Modelled performance of non-chlorinated substitutes for CFC11 and CFC12 in centrifugal chillers

Abstract

A number of partially fluorinated alkanes and ethers were identified from earlier technical publications and from a joint Electric Power Research Institute/Environmental Protection Agency (EPRI/EPA) project as potential alternatives for chloroflurocarbon (CFC) and hydrogen-containing CFC refrigerants. These larger molecules, by virtue of their more elaborate structure, have larger vapour phase heat capacities ( C ps) and larger molecular weights than currently used refrigerants, which result in decreased volumetric capacities and greater flash gas losses in simple cycle applications.

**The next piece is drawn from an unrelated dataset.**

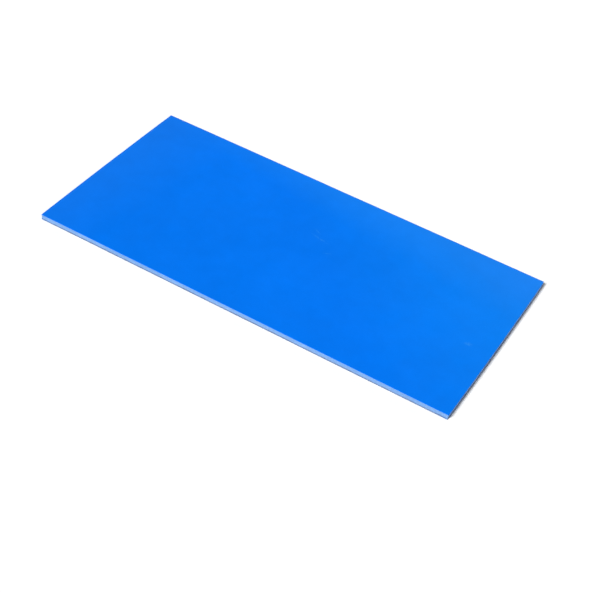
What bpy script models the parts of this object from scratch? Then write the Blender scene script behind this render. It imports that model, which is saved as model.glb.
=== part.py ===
"""Thermal pad sheet: a flat slab of soft thermal silicone with a blue release film on its face.

Metres, +Z up. The sheet lies on Z = 0 with its length along X and its width along Y, and the
origin is at the centre of its underside. The slab was cut from a wider sheet together with its
film, so both pieces share one outline: straight long sides, ends that bow a little outward at
mid width, and corners that the blade left slightly round.
"""

import bpy
from mathutils import Vector

# Driving dimensions of the cut sheet
LENGTH = 0.400  # overall, from one end to the other at mid width
WIDTH = 0.200
END_BOW = 0.0005  # how far the middle of each end stands out past its corners
CORNER_RADIUS = 0.001

# Driving dimensions of the layers
PAD_THICKNESS = 0.005
PAD_EDGE_ROUNDING = 0.0003  # soft arris along the top and bottom of the cut
FILM_THICKNESS = 0.0001
FILM_SEAT_GAP = 0.0003  # clearance between the pad's face and the film that lies on it

# Steps that the curves are drawn with
END_STEPS = 8
CORNER_STEPS = 3
ROUNDING_RESOLUTION = 1

# Finishes, with linear colours
SILICONE_BLUE = (0.195, 0.366, 0.775, 1.0)
SILICONE_ROUGHNESS = 0.75
FILM_BLUE = (0.001, 0.178, 0.895, 1.0)
FILM_ROUGHNESS = 0.3


def clear_scene():
    """Start from an empty scene."""
    for existing in list(bpy.data.objects):
        bpy.data.objects.remove(existing, do_unlink=True)


def make_material(name, colour, roughness):
    """A plain Principled material."""
    material = bpy.data.materials.new(name)
    material.use_nodes = True
    shader = material.node_tree.nodes["Principled BSDF"]
    shader.inputs["Base Color"].default_value = colour
    shader.inputs["Roughness"].default_value = roughness
    shader.inputs["Metallic"].default_value = 0.0
    material.diffuse_color = colour
    return material


def round_corner(before, tip, after):
    """Points of a curve that leaves the straight sides at before and after, short of the tip."""
    points = []
    for step in range(CORNER_STEPS + 1):
        t = step / CORNER_STEPS
        points.append(before.lerp(tip, t).lerp(tip.lerp(after, t), t))
    return points


def cut_end(side):
    """Points along one short end with its two corners, counter-clockwise; side is 1 at +X, -1 at -X."""
    outward = Vector((side, 0.0))
    corner_x = side * (LENGTH / 2 - END_BOW)
    first = Vector((corner_x, -side * WIDTH / 2))
    last = Vector((corner_x, side * WIDTH / 2))

    def bowed(t):
        return first.lerp(last, t) + outward * END_BOW * 4 * t * (1 - t)

    trim = CORNER_RADIUS / WIDTH
    edge = [bowed(trim + (1 - 2 * trim) * step / END_STEPS) for step in range(END_STEPS + 1)]
    inset = outward * CORNER_RADIUS
    near_corner = round_corner(first - inset, first, edge[0])
    far_corner = round_corner(edge[-1], last, last - inset)
    return near_corner + edge[1:-1] + far_corner


def cut_outline():
    """The closed outline that the pad and its film share."""
    return cut_end(1) + cut_end(-1)


def make_layer(name, thickness, edge_rounding, underside_z, material, collection):
    """One layer of the sheet: the outline filled and extruded, with its arrises rounded."""
    curve = bpy.data.curves.new(name, type="CURVE")
    curve.dimensions = "2D"
    curve.fill_mode = "BOTH"
    curve.extrude = thickness / 2 - edge_rounding
    curve.bevel_depth = edge_rounding
    curve.bevel_resolution = ROUNDING_RESOLUTION
    curve.offset = -edge_rounding
    outline = cut_outline()
    spline = curve.splines.new("POLY")
    spline.points.add(len(outline) - 1)
    for point, corner in zip(spline.points, outline):
        point.co = (corner.x, corner.y, 0.0, 1.0)
    spline.use_cyclic_u = True
    curve.materials.append(material)
    layer = bpy.data.objects.new(name, curve)
    layer.location.z = underside_z + thickness / 2
    collection.objects.link(layer)
    return layer


def make_silicone_pad(collection):
    """The heat-conducting slab, which lies on the floor."""
    silicone = make_material("silicone", SILICONE_BLUE, SILICONE_ROUGHNESS)
    return make_layer("silicone_pad", PAD_THICKNESS, PAD_EDGE_ROUNDING, 0.0, silicone, collection)


def make_release_film(collection):
    """The thin blue film that covers the pad's whole face until the pad is used."""
    film = make_material("film", FILM_BLUE, FILM_ROUGHNESS)
    seat_z = PAD_THICKNESS + FILM_SEAT_GAP
    return make_layer("release_film", FILM_THICKNESS, 0.0, seat_z, film, collection)


def main():
    clear_scene()
    sheet = bpy.data.collections.new("thermal_pad_sheet")
    bpy.context.scene.collection.children.link(sheet)
    make_silicone_pad(sheet)
    make_release_film(sheet)


main()
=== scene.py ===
import math
from typing import NamedTuple

import bpy
import numpy as np
from mathutils import Matrix, Vector
from mathutils.geometry import delaunay_2d_cdt


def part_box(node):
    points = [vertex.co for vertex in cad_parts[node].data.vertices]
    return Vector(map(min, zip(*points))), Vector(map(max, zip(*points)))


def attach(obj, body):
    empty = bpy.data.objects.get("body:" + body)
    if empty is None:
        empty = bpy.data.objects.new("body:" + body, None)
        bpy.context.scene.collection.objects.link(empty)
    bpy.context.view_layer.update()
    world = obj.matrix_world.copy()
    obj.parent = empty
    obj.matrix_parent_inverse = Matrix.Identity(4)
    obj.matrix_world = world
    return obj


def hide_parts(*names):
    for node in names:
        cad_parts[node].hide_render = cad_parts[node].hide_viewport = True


# Thermal pad sheet, dressed: the soft silicone slab with its knife-cut sides, and the thin blue
# release film that was cut together with it. Metres, +Z up, the length along X.

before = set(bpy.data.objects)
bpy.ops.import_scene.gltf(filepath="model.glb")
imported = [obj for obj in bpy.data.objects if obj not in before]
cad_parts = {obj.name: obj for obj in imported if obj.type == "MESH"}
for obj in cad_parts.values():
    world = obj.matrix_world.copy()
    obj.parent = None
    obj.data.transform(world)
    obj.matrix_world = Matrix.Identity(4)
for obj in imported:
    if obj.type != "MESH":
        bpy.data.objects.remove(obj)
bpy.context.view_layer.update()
_, pad_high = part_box("silicone_pad")
film_low, film_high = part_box("release_film")

MM = 0.001

# Outline that both pieces share, as the solids have it
HALF_LENGTH = pad_high.x
HALF_WIDTH = pad_high.y
END_BOW = 0.5 * MM
CORNER_RADIUS = 1.0 * MM
CUT_STEP = 0.7 * MM  # spacing of the points along the outline
CORNER_STEPS = 8

# The cut: how far the blade strayed inward and the scores it left, both as wavelength and height
STRAY_SEED = 11
STRAY_WAVES = ((230 * MM, 0.06 * MM), (90 * MM, 0.035 * MM), (21 * MM, 0.012 * MM), (6 * MM, 0.005 * MM))
SCORE_SEED = 23
SCORE_WAVES = ((9 * MM, 0.020 * MM), (3.1 * MM, 0.014 * MM), (1.9 * MM, 0.010 * MM))
SCORE_SLANT = 0.45  # how far a score leans along the side for its drop
WAVE_NEIGHBOURS = (-1, 0, 1)  # each wave is joined by two that turn once less and once more in a round
WAVE_SHARES = (0.3, 0.7)  # least and greatest share of its height that each of the three has

# Profile of the cut sides
TOP_ARRIS = 0.25 * MM
BOTTOM_ARRIS = 0.25 * MM
BOTTOM_ARRIS_HEIGHT = 0.45 * MM
SIDE_HOLLOW = 0.16 * MM  # how far the middle of the side is drawn in
SIDE_DRAFT = 0.08 * MM  # how much further in its foot is than its top
ARRIS_ROWS = 5
WALL_ROWS = 9
SHARP_ANGLE = math.radians(50)

# Rings of points inside the edge, as inset and spacing, and the points over the rest of the face
INNER_RINGS = ((1.6 * MM, 1.1 * MM), (2.9 * MM, 1.7 * MM))
UNDERSIDE_LATTICE = 4.0 * MM
FACE_LATTICE = 2.2 * MM
LATTICE_MARGIN = 4.6 * MM
RECTANGLE = ((1, -1), (1, 1), (-1, 1), (-1, -1))  # its corners, counter-clockwise, in half sizes
TRIANGLES_INSIDE = 1  # the kind of result that is asked of the triangulation
SAME_POINT = 1e-9  # points closer than this count as one

# The film's lie on the pad
FILM_CLEARANCE = 0.010 * MM
FILM_EDGE_INSET = 0.02 * MM
FILM_EDGE_RINGS = (0.05 * MM, 0.10 * MM, 0.17 * MM, 0.30 * MM, 0.50 * MM)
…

The compounds were fitted to the Lee-Kessler-Plöcker and Carnahan-Starling-DeSantis equations of state, and refrigerant property routines based on these equations were used to simulate their performance in a single-stage centrifugal chiller as pure refrigerants and nearly azeotropic refrigerant mixtures. Consideration was given to the effects of acoustic velocity in the refrigerant, rotational mach numbers, the application of superheat prior to the compressor inlet to avoid ‘wet isentropic compression’, and liquid subcooling before isenthalpic expansion. Results indicate that several chlorine-free compounds give modelled chiller performance comparable to R11 and R123 and better than R12 and R134a. Blends of these refrigerants may be required to mitigate the inflammability of alternatives that show the best performance. Modifications to the basic chiller cycle — such as liquid subcooling and suction gas superheat — may offer unique advantages for more complicated, larger refrigerant molecules. An algorithm based on molecular bond energies and vapour phase C ps was used to estimate the flammability of these alternatives and of blends made from them. Depending on desirable and permissible deviations from the currently used chiller operating conditions and on the acceptability of flammable refrigerant combinations, ideal coefficients of performance comparable to R11 and 5–10% better than R12 are indicated.